#### RECORDS FOR THIS TASK

※

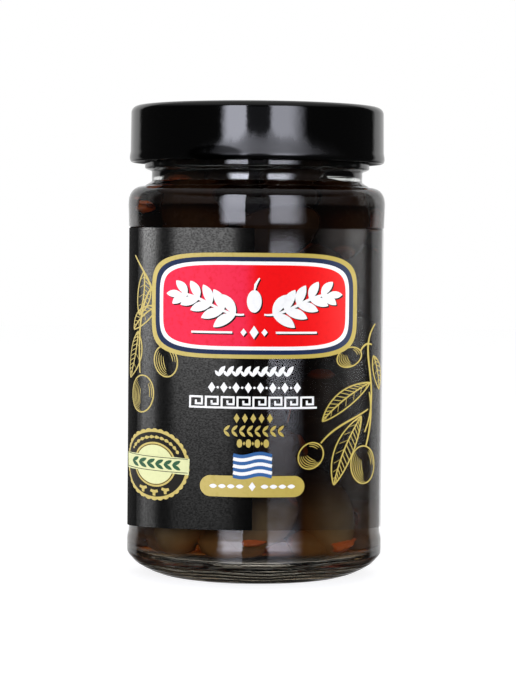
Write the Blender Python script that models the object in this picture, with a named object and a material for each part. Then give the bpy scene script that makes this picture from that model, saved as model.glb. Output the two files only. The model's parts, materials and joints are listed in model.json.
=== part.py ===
"""A jar of olives: a clear glass jar with a twist-off lid, a wrap-round label and a heap of olives.

Metres, +Z up. The origin is the middle of the jar's foot, and the front faces -Y.
"""

import math

import bmesh
import bpy
import numpy as np
from mathutils import Matrix, Vector

MM = 0.001

# Every turned piece has its corners at the same angles, so that the thin gaps stay even.
ROUND_STEPS = 56
STEP_ANGLE = 2 * math.pi / ROUND_STEPS

# The outside of the glass.
FOOT_INNER_R, FOOT_OUTER_R = 19.6 * MM, 22.4 * MM
PUSH_UP = 1.3 * MM
HEEL_R, HEEL_HEIGHT, HEEL_FULLNESS = 34.45 * MM, 6.74 * MM, 1.23
HEEL_STEPS = 6
PANEL_R, PANEL_LOW, PANEL_HIGH = 34.0 * MM, 12.4 * MM, 93.2 * MM
PANEL_STEP, TOP_STEP = 2.6 * MM, 1.0 * MM
ABOVE_LABEL_R = 34.5 * MM
SHOULDER_R, SHOULDER_START, SHOULDER_TOP = 34.68 * MM, 99.8 * MM, 104.8 * MM
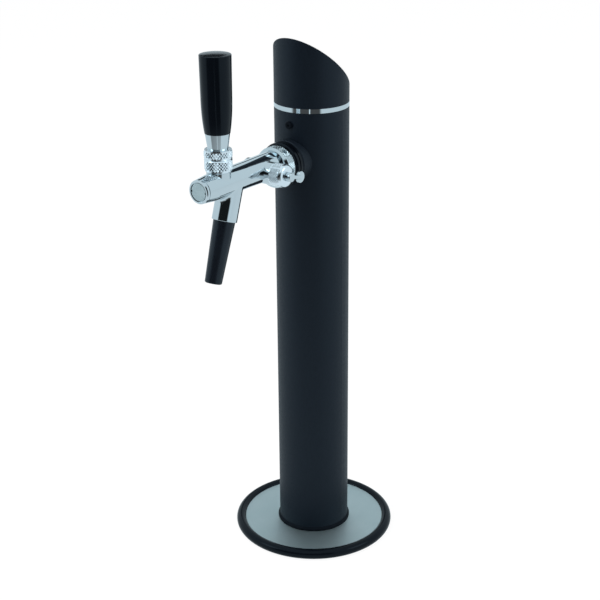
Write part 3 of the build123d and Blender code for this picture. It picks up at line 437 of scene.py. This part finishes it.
def studio_glow():
    """Node group: how bright the studio is in a direction seen from the part."""
    group = bpy.data.node_groups.new("studio_glow", "ShaderNodeTree")
    group.interface.new_socket("Direction", in_out="INPUT", socket_type="NodeSocketVector")
    group.interface.new_socket("Glow", in_out="OUTPUT", socket_type="NodeSocketFloat")
    tree = Tree(group)
    way = tree.vector("NORMALIZE", tree.add("NodeGroupInput").outputs[0])
    turn = math.radians(STUDIO_FRONT)
    front = tree.dot(way, (math.sin(turn), -math.cos(turn), 0))
    side = tree.dot(way, (math.cos(turn), math.sin(turn), 0))
    sideways = tree.calc("ARCTAN2", side, front)
    upward = tree.calc("ARCSINE", tree.dot(way, (0, 0, 1)))
    either_side = tree.calc("ABSOLUTE", sideways)
    gap = tree.patch(sideways, upward, GAP_SIDES, GAP_HEIGHTS)
    slit = tree.patch(sideways, upward, SLIT_SIDES, SLIT_HEIGHTS)
    panels = tree.patch(either_side, upward, PANEL_SIDES, PANEL_HEIGHTS)
    strip = tree.patch(sideways, upward, STRIP_SIDES, STRIP_HEIGHTS)
    lit = tree.calc("MULTIPLY_ADD", panels, PANEL_GLOW, WALL_GLOW)
    outside = tree.calc("MULTIPLY", lit, tree.calc("MULTIPLY_ADD", strip, -STRIP_DARK, 1.0))
    inside = tree.calc("MULTIPLY_ADD", slit, SLIT_GLOW, GAP_GLOW)
    glow = tree.add("ShaderNodeMix", {0: gap, MIX_FIRST: outside, MIX_SECOND: inside})
    tree.add("NodeGroupOutput", {0: glow.outputs[0]})
    return group


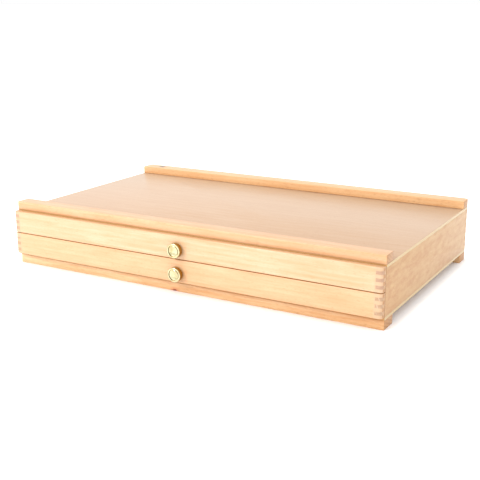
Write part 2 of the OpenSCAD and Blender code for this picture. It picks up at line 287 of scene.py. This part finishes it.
def makeEndGroup():
    group, into, out = startGroup(
        "beechEndGrain",
        [("Vector", "NodeSocketVector", None), ("Ring Width", "NodeSocketFloat", 0.0035)],
        [("Rings", "NodeSocketFloat"), ("Rays", "NodeSocketFloat"), ("Pores", "NodeSocketFloat")])
    vector = into.outputs["Vector"]
    rings = ringBand(group, vector, into.outputs["Ring Width"], 0.004)
    parts = group.nodes.new("ShaderNodeSeparateXYZ")
    group.links.new(vector, parts.inputs[0])
    turn = calc(group, "ARCTAN2", parts.outputs["Y"], parts.outputs["Z"])
    polar = group.nodes.new("ShaderNodeCombineXYZ")
    group.links.new(calc(group, "MULTIPLY", turn, 150), polar.inputs["X"])
    length = group.nodes.new("ShaderNodeVectorMath")
    length.operation = "LENGTH"
    group.links.new(vector, length.inputs[0])
    group.links.new(calc(group, "MULTIPLY", length.outputs["Value"], 160), polar.inputs["Y"])
    rays = between(group, noise(group, polar.outputs[0], 1.0), 0.55, 0.68)
    dots = group.nodes.new("ShaderNodeTexVoronoi")
    dots.inputs["Scale"].default_value = 2600
    group.links.new(vector, dots.inputs["Vector"])
    pores = calc(group, "SUBTRACT", 1.0, between(group, dots.outputs["Distance"], 0.12, 0.3))
    for label, value in (("Rings", rings), ("Rays", rays), ("Pores", pores)):
        group.links.new(value, out.inputs[label])
    return group


def makeKnotGroup():
    group, into, out = startGroup(
        "pinKnot",
        [("Vector", "NodeSocketVector", None), ("Centre", "NodeSocketVector", (0, 0, 0)),
         ("Radius", "NodeSocketFloat", 0.003), ("Stretch", "NodeSocketFloat", 0.6)],
        [("Core", "NodeSocketFloat"), ("Halo", "NodeSocketFloat")])
    away = group.nodes.new("ShaderNodeVectorMath")
    away.operation = "SUBTRACT"
    group.links.new(into.outputs["Vector"], away.inputs[0])
    group.links.new(into.outputs["Centre"], away.inputs[1])
    squash = group.nodes.new("ShaderNodeVectorMath")
    squash.operation = "MULTIPLY"
    group.links.new(away.outputs[0], squash.inputs[0])
    shape = group.nodes.new("ShaderNodeCombineXYZ")
    group.links.new(into.outputs["Stretch"], shape.inputs["X"])
    shape.inputs["Y"].default_value = 1
    shape.inputs["Z"].default_value = 1
    group.links.new(shape.outputs[0], squash.inputs[1])
    length = group.nodes.new("ShaderNodeVectorMath")
    length.operation = "LENGTH"
    group.links.new(squash.outputs[0], length.inputs[0])
    ragged = noise(group, stretch(group, into.outputs["Vector"], (500, 500, 500)), 2.0)
    reach = calc(group, "DIVIDE", length.outputs["Value"], into.outputs["Radius"])
    reach = calc(group, "ADD", reach, calc(group, "MULTIPLY", ragged, 0.5))
    core = calc(group, "SUBTRACT", 1.0, between(group, reach, 0.75, 1.15))
    halo = calc(group, "SUBTRACT", 1.0, between(group, reach, 0.9, 2.4))
    group.links.new(core, out.inputs["Core"])
    group.links.new(halo, out.inputs["Halo"])
    return group


def makePlyGroup():
    group, into, out = startGroup(
        "plyLayers",
        [("Vector", "NodeSocketVector", None), ("Bottom", "NodeSocketFloat", 0.0),
         ("Thickness", "NodeSocketFloat", 0.0025)],
        [("Core", "NodeSocketFloat"), ("Glue", "NodeSocketFloat"), ("Fibre", "NodeSocketFloat")])
    parts = group.nodes.new("ShaderNodeSeparateXYZ")
    group.links.new(into.outputs["Vector"], parts.inputs[0])
    share = calc(group, "DIVIDE", calc(group, "SUBTRACT", parts.outputs["Z"], into.outputs["Bottom"]),
                 into.outputs["Thickness"])
    wave = noise(group, stretch(group, into.outputs["Vector"], (90, 90, 0)), 2.0)
    share = calc(group, "ADD", share, calc(group, "MULTIPLY", calc(group, "SUBTRACT", wave, 0.5), 0.05))
    middle = calc(group, "ABSOLUTE", calc(group, "SUBTRACT", share, 0.5))
    core = calc(group, "SUBTRACT", 1.0, between(group, middle, 0.2, 0.24))
    glueLine = calc(group, "ABSOLUTE", calc(group, "SUBTRACT", middle, 0.22))
    glue = calc(group, "SUBTRACT", 1.0, between(group, glueLine, 0.015, 0.05))
    fibre = noise(group, stretch(group, into.outputs["Vector"], (700, 700, 5000)), 3.0)
    for label, value in (("Core", core), ("Glue", glue), ("Fibre", fibre)):
        group.links.new(value, out.inputs[label])
    return group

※

#### INSTRUCTIONS TO FOLLOW
Starting at the top of the data above, repeat every line exactly until the line containing "heap of olives." has been given, then stop.

#### EXERCISE OUTPUT
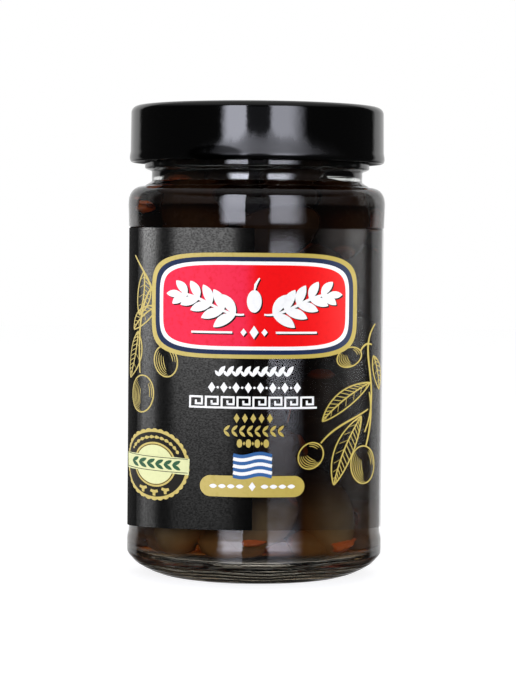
Write the Blender Python script that models the object in this picture, with a named object and a material for each part. Then give the bpy scene script that makes this picture from that model, saved as model.glb. Output the two files only. The model's parts, materials and joints are listed in model.json.
=== part.py ===
"""A jar of olives: a clear glass jar with a twist-off lid, a wrap-round label and a heap of olives.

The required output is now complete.